The new mood in the Narendra Modi government is that it is high time for India to speak its mind and that it now occupies an important niche in global affairs and that other countries are willing to listen to India. This has proved to be right when external affairs minister S. Jaishankar was unambiguous in expressing India’s views on the Russia-Ukraine war. The United States and the European Union have acquiesced in India’s stance without agreeing to it. So, there is a sense of bonding based on mutual respect, which again turns on mutual dependence. The US and the EU look to the large Indian market and they do not want to miss the woods for the trees.

But India’ stance on Pakistan-backed cross-border terrorism issue does not seem to carry the same weight. Ideally, India would want economic sanctions against Pakistan for its patronage of anti-India Islamic terror groups. But the world is not really concerned as Pakistan-based terror organisations attack only India and they do not operate in other parts of the world. Pakistan has been subject to monitoring of terrorism finance by the international organisation, Financial Action Task Force (FATF), because money laundering and terror finance mar global financial flows. Pakistan had been on the “grey list” of FATF ever since 2018 and it was removed from the list only in October 2022. Pressure on Pakistan in the matter continues from the Asian affiliate of FATF, the Asia Pacific Group (APG). Prime Minister Narendra Modi and US President Joe Biden had in their joint statement talked about enhancing compliance standards against money laundering counter-terrorism finance measures.

It is in this context that India, as the SCO chair, could have kept to the general agenda, which of course centres around security. Right now, the threat to security emerges from wars between countries as the one in Ukraine more that terrorism from non-state Islamic militants.

It is also useful for Indian policymakers to keep in mind the fact that India battled terrorism in Punjab in 1980s and in Jammu and Kashmir in the 1990s on its own, and there was Pakistani complicity in terrorism as it unfolded in these two Indian states. Terrorism became a global issue only after the terror attacks in New York and Washington on September 9, 2001. India, under the Atal Behari Vajpayee government, was keen to join the global war against terrorism in the hope that Pakistan’s support for anti-India Islamic terrorist groups would be reined in, and Islamabad would be censured. It did not happen because the Americans needed the Pakistani bases to fight the futile war against Al-Qaeda and the Taliban in Afghanistan.

The Narendra Modi government has to realise that the Americans have left the war against global terrorism far behind, and are now focused entirely on the war in Ukraine against Russia, and they are likely to move away from Ukraine too soon because they are now worried about Chinese economic dominance. So, for Prime Minister Modi and for Mr Jaishankar to harp on Pakistan’s involvement in anti-India terrorism is not getting the attention that it is expected to get.
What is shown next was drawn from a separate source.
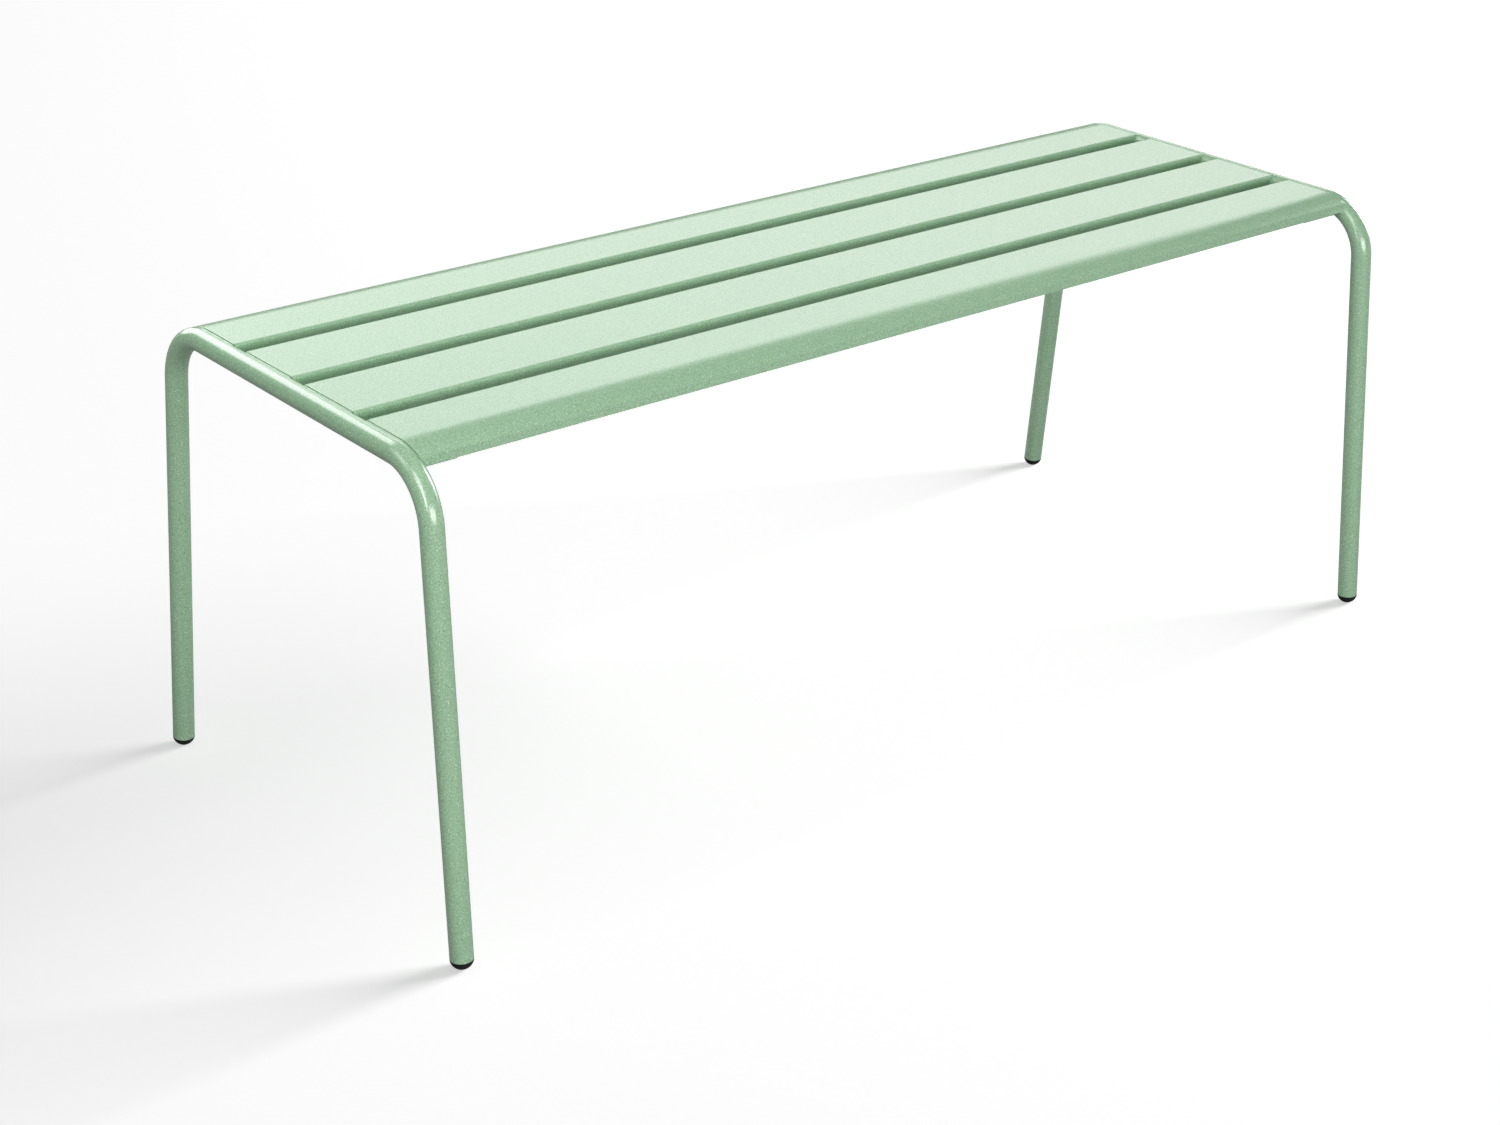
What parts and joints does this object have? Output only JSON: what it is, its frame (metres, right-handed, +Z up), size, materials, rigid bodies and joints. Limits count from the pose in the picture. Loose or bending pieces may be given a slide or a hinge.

It can happen only when Indian economy becomes more vital for the world, especially for Europe and North America, and they will respond to India’s concerns by imposing economic sanctions against Pakistan, which is what India wants and quite rightly so. But this is unlikely to happen now. It is not good for India to send out a “cry-baby” signal to the world. Pakistan’s support for terrorism against India has boomeranged and the economic implosion is a striking after-effect.

Pakistan’s terror war against India has been repelled successfully, and without any international support. It is therefore not necessary to snub Pakistan whenever India gets an opportunity to do so. As a matter of fact, India should be quietly targeting the terror camps in Pakistan with or without fanfare, and show the rest of the world that India can handle security threats on its own. If India wants to be the influential global power it aspires to be, it should not raise bilateral issues at international forums.
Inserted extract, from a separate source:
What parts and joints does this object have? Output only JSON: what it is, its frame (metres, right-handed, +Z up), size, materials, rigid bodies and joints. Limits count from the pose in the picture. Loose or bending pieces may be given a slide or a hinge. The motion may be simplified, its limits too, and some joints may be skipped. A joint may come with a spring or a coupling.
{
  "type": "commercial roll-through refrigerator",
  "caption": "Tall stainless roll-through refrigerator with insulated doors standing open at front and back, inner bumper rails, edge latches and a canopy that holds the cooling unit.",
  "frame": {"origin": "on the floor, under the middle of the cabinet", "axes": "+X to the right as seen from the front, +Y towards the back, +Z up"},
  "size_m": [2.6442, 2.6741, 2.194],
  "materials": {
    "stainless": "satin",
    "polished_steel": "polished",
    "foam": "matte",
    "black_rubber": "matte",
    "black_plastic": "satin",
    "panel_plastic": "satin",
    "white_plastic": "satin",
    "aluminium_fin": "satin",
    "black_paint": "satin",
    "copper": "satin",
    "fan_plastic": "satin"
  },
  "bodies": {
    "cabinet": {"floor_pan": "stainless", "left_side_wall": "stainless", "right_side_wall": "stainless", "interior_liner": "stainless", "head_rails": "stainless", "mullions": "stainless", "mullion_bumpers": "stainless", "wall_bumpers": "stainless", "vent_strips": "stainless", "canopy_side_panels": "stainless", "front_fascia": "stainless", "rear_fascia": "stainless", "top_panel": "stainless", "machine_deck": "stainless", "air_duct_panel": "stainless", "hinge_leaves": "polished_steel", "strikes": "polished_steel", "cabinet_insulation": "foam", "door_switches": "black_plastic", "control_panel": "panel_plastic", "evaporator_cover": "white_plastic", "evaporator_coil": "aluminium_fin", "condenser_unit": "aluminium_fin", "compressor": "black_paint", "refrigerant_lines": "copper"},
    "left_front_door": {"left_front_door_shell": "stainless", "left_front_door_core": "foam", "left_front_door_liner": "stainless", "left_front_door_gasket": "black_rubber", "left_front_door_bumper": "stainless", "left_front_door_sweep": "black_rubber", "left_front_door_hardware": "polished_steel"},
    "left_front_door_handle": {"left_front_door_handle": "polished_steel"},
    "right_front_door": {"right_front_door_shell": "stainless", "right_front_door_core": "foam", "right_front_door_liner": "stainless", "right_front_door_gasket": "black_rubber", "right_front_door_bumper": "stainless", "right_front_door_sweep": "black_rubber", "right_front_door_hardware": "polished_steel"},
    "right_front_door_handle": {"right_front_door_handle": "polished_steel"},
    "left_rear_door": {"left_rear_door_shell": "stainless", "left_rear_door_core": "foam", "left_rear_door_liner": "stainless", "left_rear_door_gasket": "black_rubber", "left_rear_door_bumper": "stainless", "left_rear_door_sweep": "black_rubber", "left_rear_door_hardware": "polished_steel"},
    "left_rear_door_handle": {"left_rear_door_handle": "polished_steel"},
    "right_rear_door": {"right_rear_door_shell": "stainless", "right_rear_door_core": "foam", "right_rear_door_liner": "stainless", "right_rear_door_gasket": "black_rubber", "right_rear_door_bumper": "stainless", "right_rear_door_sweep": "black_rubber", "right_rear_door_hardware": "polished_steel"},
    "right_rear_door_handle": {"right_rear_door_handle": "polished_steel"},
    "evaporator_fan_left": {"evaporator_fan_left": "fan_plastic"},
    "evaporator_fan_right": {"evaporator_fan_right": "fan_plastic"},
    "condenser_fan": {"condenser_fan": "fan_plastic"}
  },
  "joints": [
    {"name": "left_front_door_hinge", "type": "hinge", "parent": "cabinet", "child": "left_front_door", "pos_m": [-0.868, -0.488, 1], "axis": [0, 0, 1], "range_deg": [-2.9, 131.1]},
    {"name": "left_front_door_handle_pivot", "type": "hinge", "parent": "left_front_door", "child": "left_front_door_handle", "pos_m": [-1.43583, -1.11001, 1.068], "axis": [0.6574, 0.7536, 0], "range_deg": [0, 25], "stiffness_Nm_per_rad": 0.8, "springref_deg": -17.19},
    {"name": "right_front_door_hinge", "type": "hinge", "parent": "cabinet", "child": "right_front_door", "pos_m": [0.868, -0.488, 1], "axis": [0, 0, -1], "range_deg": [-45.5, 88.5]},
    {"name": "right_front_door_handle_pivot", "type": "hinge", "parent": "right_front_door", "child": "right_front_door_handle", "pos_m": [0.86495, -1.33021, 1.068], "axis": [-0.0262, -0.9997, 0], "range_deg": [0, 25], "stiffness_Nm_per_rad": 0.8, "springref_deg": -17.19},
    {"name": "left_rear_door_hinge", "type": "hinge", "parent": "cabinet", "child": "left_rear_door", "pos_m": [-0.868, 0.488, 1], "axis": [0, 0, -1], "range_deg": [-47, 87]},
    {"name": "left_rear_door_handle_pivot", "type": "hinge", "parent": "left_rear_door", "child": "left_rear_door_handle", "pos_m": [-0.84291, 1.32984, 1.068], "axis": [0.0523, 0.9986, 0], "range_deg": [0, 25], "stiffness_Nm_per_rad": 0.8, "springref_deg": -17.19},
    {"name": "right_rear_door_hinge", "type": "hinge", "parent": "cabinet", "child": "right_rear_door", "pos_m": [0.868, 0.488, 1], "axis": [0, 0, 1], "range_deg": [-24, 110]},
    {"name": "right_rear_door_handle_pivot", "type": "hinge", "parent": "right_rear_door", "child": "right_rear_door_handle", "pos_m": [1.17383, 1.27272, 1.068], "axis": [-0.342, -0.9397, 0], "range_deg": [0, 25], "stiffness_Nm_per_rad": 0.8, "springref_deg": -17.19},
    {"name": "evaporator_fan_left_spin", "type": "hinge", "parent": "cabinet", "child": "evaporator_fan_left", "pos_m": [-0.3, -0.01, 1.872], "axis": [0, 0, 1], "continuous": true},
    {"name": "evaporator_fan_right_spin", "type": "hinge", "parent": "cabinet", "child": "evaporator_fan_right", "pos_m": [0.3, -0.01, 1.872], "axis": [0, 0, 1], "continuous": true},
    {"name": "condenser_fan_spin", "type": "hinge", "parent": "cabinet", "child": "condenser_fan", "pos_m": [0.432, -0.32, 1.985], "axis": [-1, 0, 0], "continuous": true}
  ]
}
And with regard to China, India has cold-shouldered the BRI right from the time it was mooted in 2013. The Chinese presence in a part of PoK has been a longtime fact and there was no need to use it as a reason for not signing on the economic statement with its BRI component. Despite the standoff across the Pangong Lake in eastern Ladakh, and India’s ban on some of Chinese imports, India-China trade continues to flourish.

There is a real need for India to keep aside its bilateral grouses with Pakistan and China at international summits. It does not add to India’s global stature.